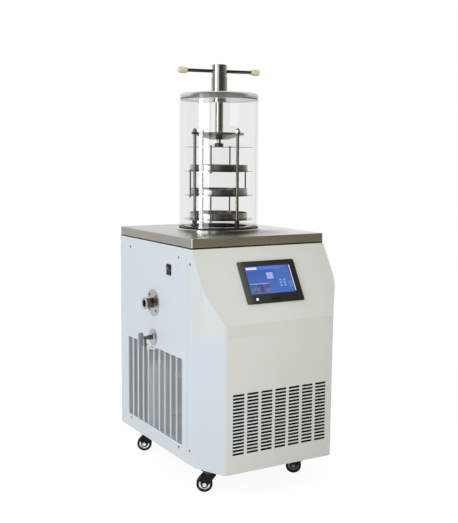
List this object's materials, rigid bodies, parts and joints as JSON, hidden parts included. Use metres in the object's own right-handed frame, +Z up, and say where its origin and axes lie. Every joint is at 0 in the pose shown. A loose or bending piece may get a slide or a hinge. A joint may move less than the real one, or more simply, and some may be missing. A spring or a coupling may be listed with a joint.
{
  "type": "freeze dryer",
  "caption": "Floor-standing stoppering freeze dryer: sheet-metal cabinet on castors with touch panel and vents, clear chamber with hand-turned press, hanging shelves and trays.",
  "frame": {"origin": "centre of the footprint on the floor, side lever and front cover included", "axes": "+X to the right seen from the front, +Y to the back, +Z up"},
  "size_m": [0.5392, 0.658, 1.3434],
  "materials": {
    "white_paint": "satin",
    "cover_paint": "satin",
    "frame_paint": "satin",
    "stainless": "satin",
    "polished_steel": "polished",
    "dark_steel": "satin",
    "clear_acrylic": "polished",
    "lid_acrylic": "polished",
    "black_rubber": "matte",
    "housing_plastic": "matte",
    "screen_glass": "gloss",
    "black_plastic": "satin",
    "lever_plastic": "satin",
    "cream_plastic": "gloss",
    "copper": "satin",
    "foam": "matte",
    "black_enamel": "gloss",
    "aluminium": "satin",
    "grey_paint": "gloss",
    "wheel_tread": "satin"
  },
  "bodies": {
    "cabinet": {"welded_frame": "frame_paint", "left_side_panel": "white_paint", "right_side_panel": "white_paint", "back_panel": "white_paint", "front_cover": "cover_paint", "top_plate": "stainless", "panel_screws": "polished_steel", "touch_panel_housing": "housing_plastic", "touch_screen": "screen_glass", "switch_housing": "black_plastic", "power_inlet": "black_plastic", "vacuum_port": "polished_steel", "drain_flange": "stainless", "drain_valve": "dark_steel", "cold_trap_vessel": "stainless", "evaporator_coil": "copper", "trap_insulation": "foam", "compressor": "black_enamel", "compressor_mounts": "black_rubber", "condenser": "aluminium", "fan_shroud": "black_enamel", "fan_motor": "black_enamel", "liquid_receiver": "grey_paint", "refrigerant_pipes": "copper", "control_box": "grey_paint", "chamber_gasket": "black_rubber", "chamber_cylinder": "clear_acrylic", "chamber_lid": "lid_acrylic", "press_sleeve": "polished_steel", "bridge_plate": "stainless", "guide_rods": "polished_steel", "rod_nuts": "polished_steel", "rack_base": "stainless", "shelf_4": "stainless", "tray_3": "stainless", "castor_plates": "black_enamel"},
    "handle": {"handle_hub": "polished_steel", "handle_bar": "dark_steel", "handle_caps": "cream_plastic"},
    "press": {"press_rod": "polished_steel", "press_foot": "black_plastic", "shelf_1": "stainless", "hangers_1": "polished_steel"},
    "upper_shelf": {"shelf_2": "stainless", "tray_1": "stainless", "hangers_2": "polished_steel"},
    "middle_shelf": {"shelf_3": "stainless", "tray_2": "stainless", "hangers_3": "polished_steel"},
    "rocker": {"switch_rocker": "black_plastic"},
    "drain_handle": {"drain_lever": "lever_plastic"},
    "fan": {"fan_blades": "aluminium"},
    "castor_front_left": {"castor_fork_front_left": "black_enamel"},
    "wheel_front_left": {"castor_wheel_front_left": "wheel_tread"},
    "castor_front_right": {"castor_fork_front_right": "black_enamel"},
    "wheel_front_right": {"castor_wheel_front_right": "wheel_tread"},
    "castor_rear_left": {"castor_fork_rear_left": "black_enamel"},
    "wheel_rear_left": {"castor_wheel_rear_left": "wheel_tread"},
    "castor_rear_right": {"castor_fork_rear_right": "black_enamel"},
    "wheel_rear_right": {"castor_wheel_rear_right": "wheel_tread"}
  },
  "joints": [
    {"name": "handle_turn", "type": "hinge", "parent": "cabinet", "child": "handle", "pos_m": [0.026, 0.0625, 1.3224], "axis": [0, 0, -1], "range_deg": [0, 1800]},
    {"name": "press_stroke", "type": "slide", "parent": "cabinet", "child": "press", "axis": [0, 0, -1], "range_m": [0, 0.03]},
    {"name": "upper_shelf_stroke", "type": "slide", "parent": "cabinet", "child": "upper_shelf", "axis": [0, 0, -1], "range_m": [0, 0.02]},
    {"name": "middle_shelf_stroke", "type": "slide", "parent": "cabinet", "child": "middle_shelf", "axis": [0, 0, -1], "range_m": [0, 0.01]},
    {"name": "switch_press", "type": "hinge", "parent": "cabinet", "child": "rocker", "pos_m": [-0.214, -0.0505, 0.689], "axis": [0, 1, 0], "range_deg": [0, 16]},
    {"name": "drain_turn", "type": "hinge", "parent": "cabinet", "child": "drain_handle", "pos_m": [-0.2425, 0.0655, 0.452], "axis": [1, 0, 0], "range_deg": [0, 90]},
    {"name": "fan_spin", "type": "hinge", "parent": "cabinet", "child": "fan", "pos_m": [0.026, -0.2352, 0.223], "axis": [0, 1, 0], "continuous": true},
    {"name": "swivel_front_left", "type": "hinge", "parent": "cabinet", "child": "castor_front_left", "pos_m": [-0.143, -0.1945, 0.06], "axis": [0, 0, 1], "continuous": true},
    {"name": "roll_front_left", "type": "hinge", "parent": "castor_front_left", "child": "wheel_front_left", "pos_m": [-0.16049, -0.1848, 0.0255], "axis": [-0.4848, -0.8746, 0], "continuous": true},
    {"name": "swivel_front_right", "type": "hinge", "parent": "cabinet", "child": "castor_front_right", "pos_m": [0.195, -0.1945, 0.06], "axis": [0, 0, 1], "continuous": true},
    {"name": "roll_front_right", "type": "hinge", "parent": "castor_front_right", "child": "wheel_front_right", "pos_m": [0.17842, -0.18332, 0.0255], "axis": [-0.5592, -0.829, 0], "continuous": true},
    {"name": "swivel_rear_left", "type": "hinge", "parent": "cabinet", "child": "castor_rear_left", "pos_m": [-0.143, 0.2475, 0.06], "axis": [0, 0, 1], "continuous": true},
    {"name": "roll_rear_left", "type": "hinge", "parent": "castor_rear_left", "child": "wheel_rear_left", "pos_m": [-0.16014, 0.2578, 0.0255], "axis": [-0.515, -0.8572, 0], "continuous": true},
    {"name": "swivel_rear_right", "type": "hinge", "parent": "cabinet", "child": "castor_rear_right", "pos_m": [0.195, 0.2475, 0.06], "axis": [0, 0, 1], "continuous": true},
    {"name": "roll_rear_right", "type": "hinge", "parent": "castor_rear_right", "child": "wheel_rear_right", "pos_m": [0.17673, 0.25563, 0.0255], "axis": [-0.4067, -0.9135, 0], "continuous": true}
  ],
  "couplings": [
    {"joint": "press_stroke", "follows": "handle_turn", "m_per_rad": 0.00095492},
    {"joint": "upper_shelf_stroke", "follows": "handle_turn", "m_per_rad": 0.00063661},
    {"joint": "middle_shelf_stroke", "follows": "handle_turn", "m_per_rad": 0.00031831}
  ]
}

**What you need to do:** From the listing above, reproduce all the lines exactly.

**Task answer:**
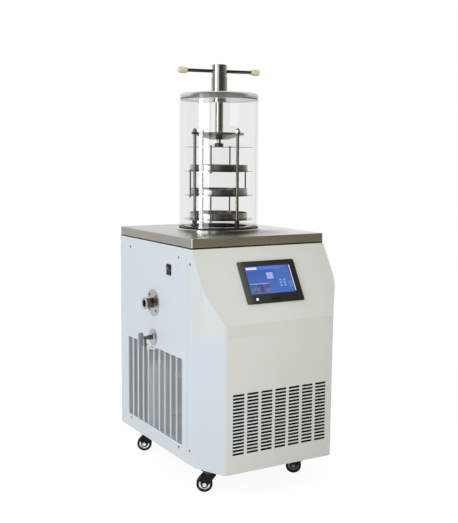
List this object's materials, rigid bodies, parts and joints as JSON, hidden parts included. Use metres in the object's own right-handed frame, +Z up, and say where its origin and axes lie. Every joint is at 0 in the pose shown. A loose or bending piece may get a slide or a hinge. A joint may move less than the real one, or more simply, and some may be missing. A spring or a coupling may be listed with a joint.
{
  "type": "freeze dryer",
  "caption": "Floor-standing stoppering freeze dryer: sheet-metal cabinet on castors with touch panel and vents, clear chamber with hand-turned press, hanging shelves and trays.",
  "frame": {"origin": "centre of the footprint on the floor, side lever and front cover included", "axes": "+X to the right seen from the front, +Y to the back, +Z up"},
  "size_m": [0.5392, 0.658, 1.3434],
  "materials": {
    "white_paint": "satin",
    "cover_paint": "satin",
    "frame_paint": "satin",
    "stainless": "satin",
    "polished_steel": "polished",
    "dark_steel": "satin",
    "clear_acrylic": "polished",
    "lid_acrylic": "polished",
    "black_rubber": "matte",
    "housing_plastic": "matte",
    "screen_glass": "gloss",
    "black_plastic": "satin",
    "lever_plastic": "satin",
    "cream_plastic": "gloss",
    "copper": "satin",
    "foam": "matte",
    "black_enamel": "gloss",
    "aluminium": "satin",
    "grey_paint": "gloss",
    "wheel_tread": "satin"
  },
  "bodies": {
    "cabinet": {"welded_frame": "frame_paint", "left_side_panel": "white_paint", "right_side_panel": "white_paint", "back_panel": "white_paint", "front_cover": "cover_paint", "top_plate": "stainless", "panel_screws": "polished_steel", "touch_panel_housing": "housing_plastic", "touch_screen": "screen_glass", "switch_housing": "black_plastic", "power_inlet": "black_plastic", "vacuum_port": "polished_steel", "drain_flange": "stainless", "drain_valve": "dark_steel", "cold_trap_vessel": "stainless", "evaporator_coil": "copper", "trap_insulation": "foam", "compressor": "black_enamel", "compressor_mounts": "black_rubber", "condenser": "aluminium", "fan_shroud": "black_enamel", "fan_motor": "black_enamel", "liquid_receiver": "grey_paint", "refrigerant_pipes": "copper", "control_box": "grey_paint", "chamber_gasket": "black_rubber", "chamber_cylinder": "clear_acrylic", "chamber_lid": "lid_acrylic", "press_sleeve": "polished_steel", "bridge_plate": "stainless", "guide_rods": "polished_steel", "rod_nuts": "polished_steel", "rack_base": "stainless", "shelf_4": "stainless", "tray_3": "stainless", "castor_plates": "black_enamel"},
    "handle": {"handle_hub": "polished_steel", "handle_bar": "dark_steel", "handle_caps": "cream_plastic"},
    "press": {"press_rod": "polished_steel", "press_foot": "black_plastic", "shelf_1": "stainless", "hangers_1": "polished_steel"},
    "upper_shelf": {"shelf_2": "stainless", "tray_1": "stainless", "hangers_2": "polished_steel"},
    "middle_shelf": {"shelf_3": "stainless", "tray_2": "stainless", "hangers_3": "polished_steel"},
    "rocker": {"switch_rocker": "black_plastic"},
    "drain_handle": {"drain_lever": "lever_plastic"},
    "fan": {"fan_blades": "aluminium"},
    "castor_front_left": {"castor_fork_front_left": "black_enamel"},
    "wheel_front_left": {"castor_wheel_front_left": "wheel_tread"},
    "castor_front_right": {"castor_fork_front_right": "black_enamel"},
    "wheel_front_right": {"castor_wheel_front_right": "wheel_tread"},
    "castor_rear_left": {"castor_fork_rear_left": "black_enamel"},
    "wheel_rear_left": {"castor_wheel_rear_left": "wheel_tread"},
    "castor_rear_right": {"castor_fork_rear_right": "black_enamel"},
    "wheel_rear_right": {"castor_wheel_rear_right": "wheel_tread"}
  },
  "joints": [
    {"name": "handle_turn", "type": "hinge", "parent": "cabinet", "child": "handle", "pos_m": [0.026, 0.0625, 1.3224], "axis": [0, 0, -1], "range_deg": [0, 1800]},
    {"name": "press_stroke", "type": "slide", "parent": "cabinet", "child": "press", "axis": [0, 0, -1], "range_m": [0, 0.03]},
    {"name": "upper_shelf_stroke", "type": "slide", "parent": "cabinet", "child": "upper_shelf", "axis": [0, 0, -1], "range_m": [0, 0.02]},
    {"name": "middle_shelf_stroke", "type": "slide", "parent": "cabinet", "child": "middle_shelf", "axis": [0, 0, -1], "range_m": [0, 0.01]},
    {"name": "switch_press", "type": "hinge", "parent": "cabinet", "child": "rocker", "pos_m": [-0.214, -0.0505, 0.689], "axis": [0, 1, 0], "range_deg": [0, 16]},
    {"name": "drain_turn", "type": "hinge", "parent": "cabinet", "child": "drain_handle", "pos_m": [-0.2425, 0.0655, 0.452], "axis": [1, 0, 0], "range_deg": [0, 90]},
    {"name": "fan_spin", "type": "hinge", "parent": "cabinet", "child": "fan", "pos_m": [0.026, -0.2352, 0.223], "axis": [0, 1, 0], "continuous": true},
    {"name": "swivel_front_left", "type": "hinge", "parent": "cabinet", "child": "castor_front_left", "pos_m": [-0.143, -0.1945, 0.06], "axis": [0, 0, 1], "continuous": true},
    {"name": "roll_front_left", "type": "hinge", "parent": "castor_front_left", "child": "wheel_front_left", "pos_m": [-0.16049, -0.1848, 0.0255], "axis": [-0.4848, -0.8746, 0], "continuous": true},
    {"name": "swivel_front_right", "type": "hinge", "parent": "cabinet", "child": "castor_front_right", "pos_m": [0.195, -0.1945, 0.06], "axis": [0, 0, 1], "continuous": true},
    {"name": "roll_front_right", "type": "hinge", "parent": "castor_front_right", "child": "wheel_front_right", "pos_m": [0.17842, -0.18332, 0.0255], "axis": [-0.5592, -0.829, 0], "continuous": true},
    {"name": "swivel_rear_left", "type": "hinge", "parent": "cabinet", "child": "castor_rear_left", "pos_m": [-0.143, 0.2475, 0.06], "axis": [0, 0, 1], "continuous": true},
    {"name": "roll_rear_left", "type": "hinge", "parent": "castor_rear_left", "child": "wheel_rear_left", "pos_m": [-0.16014, 0.2578, 0.0255], "axis": [-0.515, -0.8572, 0], "continuous": true},
    {"name": "swivel_rear_right", "type": "hinge", "parent": "cabinet", "child": "castor_rear_right", "pos_m": [0.195, 0.2475, 0.06], "axis": [0, 0, 1], "continuous": true},
    {"name": "roll_rear_right", "type": "hinge", "parent": "castor_rear_right", "child": "wheel_rear_right", "pos_m": [0.17673, 0.25563, 0.0255], "axis": [-0.4067, -0.9135, 0], "continuous": true}
  ],
  "couplings": [
    {"joint": "press_stroke", "follows": "handle_turn", "m_per_rad": 0.00095492},
    {"joint": "upper_shelf_stroke", "follows": "handle_turn", "m_per_rad": 0.00063661},
    {"joint": "middle_shelf_stroke", "follows": "handle_turn", "m_per_rad": 0.00031831}
  ]
}